Although the advocates of reform -- mostly politicians and consultants -- squeal at the fact, modern education reform is based on the assumption that local school boards generally don't know what they are doing. Educational knowledge in Austin, Sacramento and particularly Washington, D.C., trumps the collective knowledge of members of the local school boards in Dallas, Fresno and the District of Columbia. The whole purpose of local school boards is based on the primacy of local knowledge and local democratic control. However well meaning, contemporary education reform is a massive insult to that primacy and to any reasoned sense of effective policy making in federated systems.

It is not just local school boards that are deemed ineffective by reformers at the state and federal levels -- teachers, principals and superintendents are also in the crosshairs. However well meaning, this approach to education reform is a massive insult to the logic of professional competence. When children have trouble in school, it is poor politics to point to the family or to parents, but it is good politics to blame the teachers.
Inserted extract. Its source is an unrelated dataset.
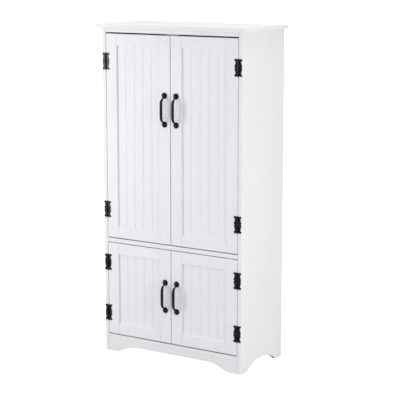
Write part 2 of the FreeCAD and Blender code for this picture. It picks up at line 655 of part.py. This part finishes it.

And, that is precisely what state and federal legislators tend to do. In a wonderful recent survey by Emporia State University, it was determined that people give the schools their children attend either an A or a B, but they give state legislators a D or an F. Now there is local knowledge for you.

The substance of the top-down education reform project is debatable, and this is not the place for that debate. What is not debatable is that No Child Left Behind is a whopping unfunded mandate, as are many education reforms initiated by the states. Because the states have constitutional responsibilities for public education and they are paying an ever-increasing share of the costs, they do have a legitimate claim regarding their role in local education reform. However, the federal government has no such claim. Some states, such as Vermont, are openly rebelling against the federal government on this matter and others are quietly engaging in what could be charitably described as passive implementation of No Child Left Behind. Teachers and principals, bless them, are soldiering on; after all, they are the ones who are really trying not to leave any child behind. Rather than the top-down logic of No Child Left Behind, genuine education reform must come from substantive processes of negotiation and collaboration between states and school boards and among states, school boards and the federal government.

In a world of shared power, the lessons of education reform are these: Local knowledge matters, and policy and policy implementation are most successful when based on negotiation, compromise and mediation between central and local authorities. Professional competence matters, and policy works best when elected officials listen carefully to experts at the local level who will be carrying out that policy.